E, sim, todos em uníssono: pedras que rolam não criam limo. De verdade!
De verdade? Não, não era de verdade!
Apesar de vê-los no palco pela primeira vez, sem Bill Wyman, Brian Jones, Mick Taylor, nos espetáculos que fizeram no Brasil, tenha sido um deslumbramento mágico. A bateria precisa, sincopada e calma de Charlie Watts, a jovialidade sensual de Mick Jagger e o carisma de Keith Richards, o imortal, que veio ao planeta antes dos dinossauros e continua tocando guitarra e despencando de árvores, cabeça no chão. E continua vivo.

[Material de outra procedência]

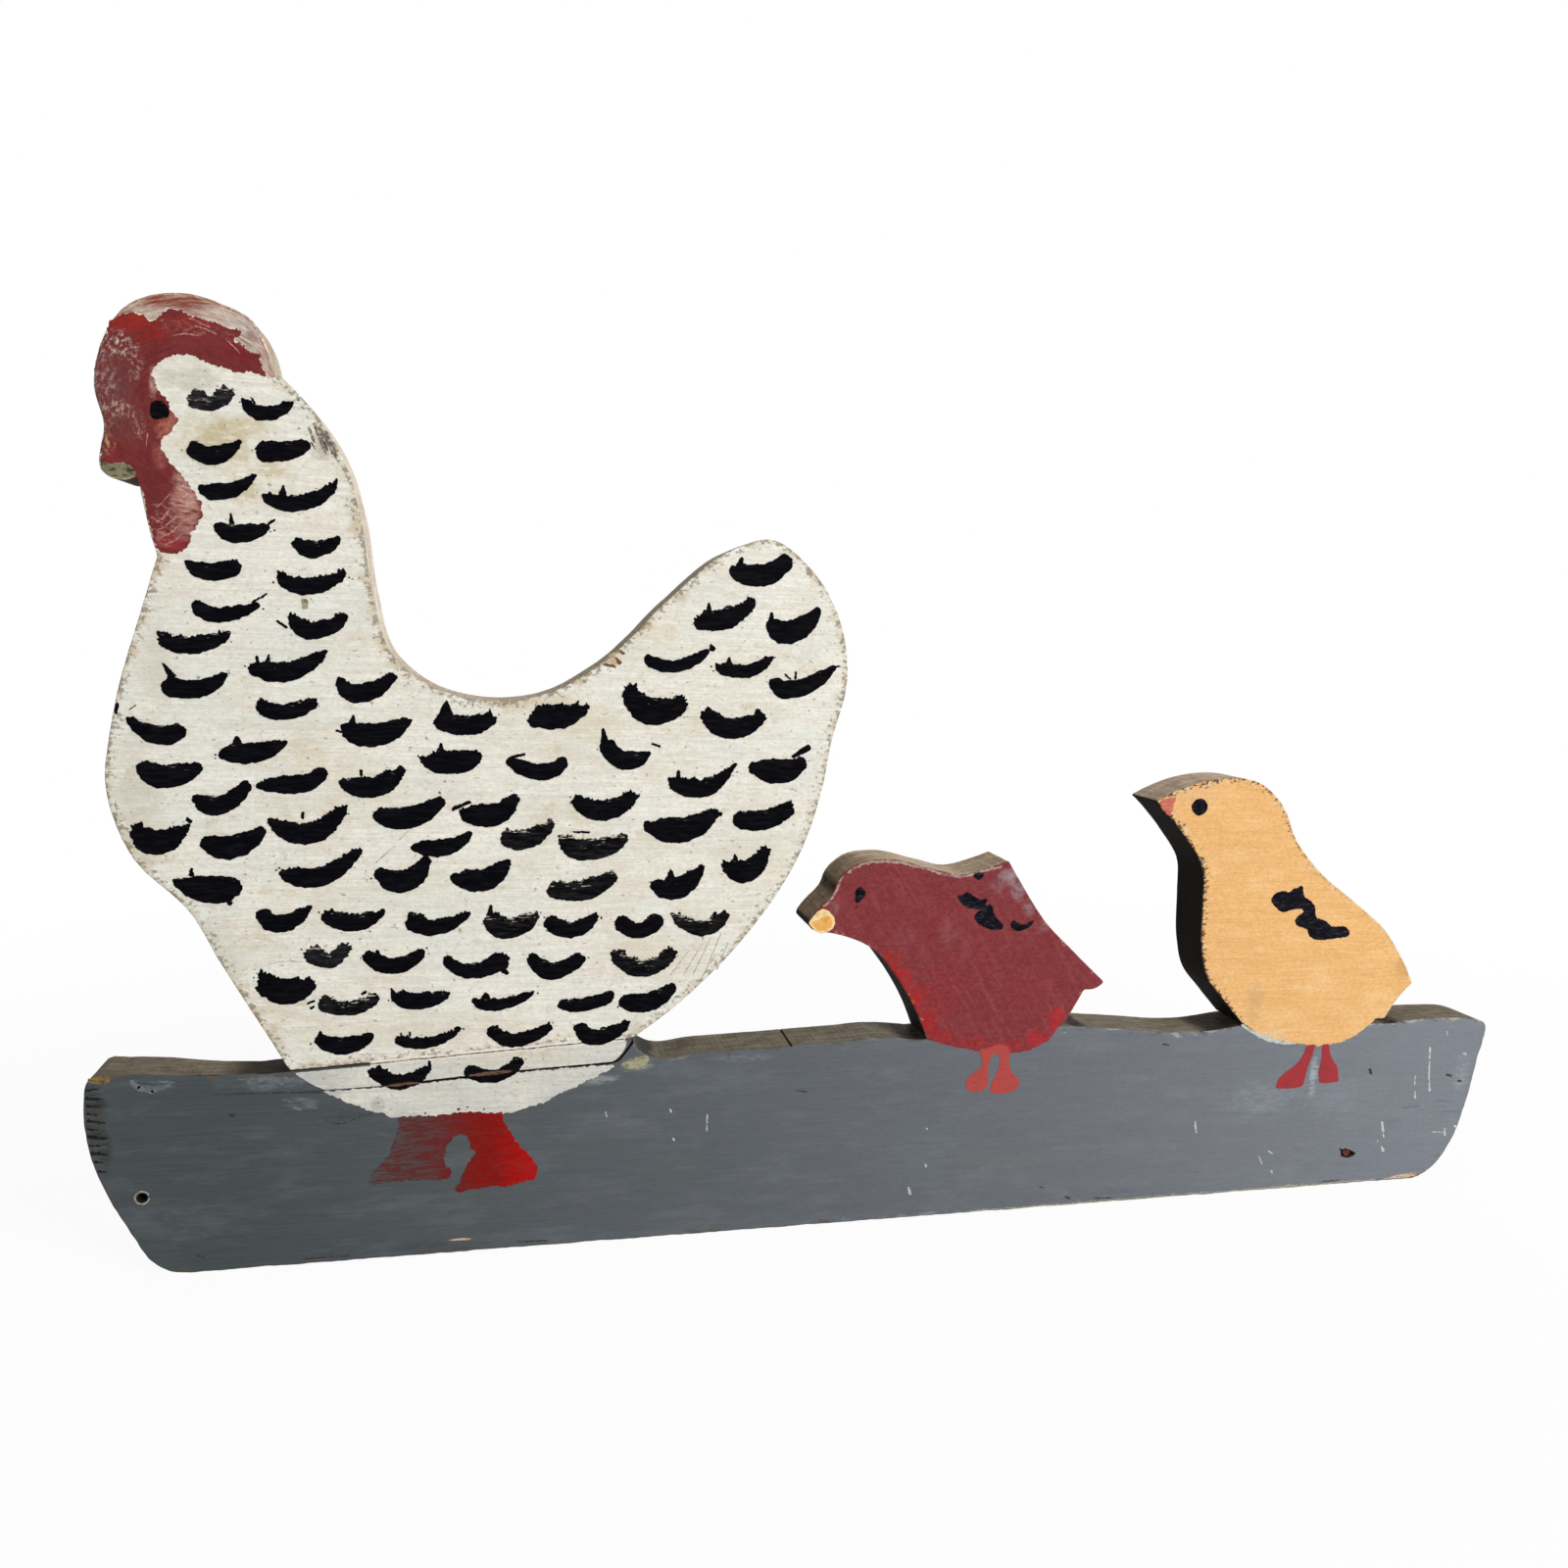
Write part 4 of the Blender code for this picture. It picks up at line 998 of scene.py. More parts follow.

Mas: os últimos discos dos Stones não são uniformemente bons. Até o "Its Only rock and roll", lançado em 1974, vai bem. Depois dele, salva-se o "Some Girls", lançado em 1978. O site Kenos Rolling Stones faz uma classificação dos melhores discos da banda e entre os 15 mais está o "Voodoo Lounge" em décimo quinto. Incluíram o "Bigger Bang" em quinto, mas digo que é pelo impacto do lançamento recente. O disco não é bom, não obstante mandar os neo-cons à merda. Bush, Rove, Rumsfeld, Condoleeza à frente. Waiting for a friend, shes so cold, back of my hand, out of tears, fool to cry, indian girl são raras pérolas que se colhem aqui e ali. Fica a esperança que a certeza da gravação digital tenha retirado parte do sonho errático e delicioso da incerteza analógica e explique o esmaecimento da música dos Stones.
Deste comentário está excluído o "Stripped". Obra-prima. Para ser escutado um milhão de vezes.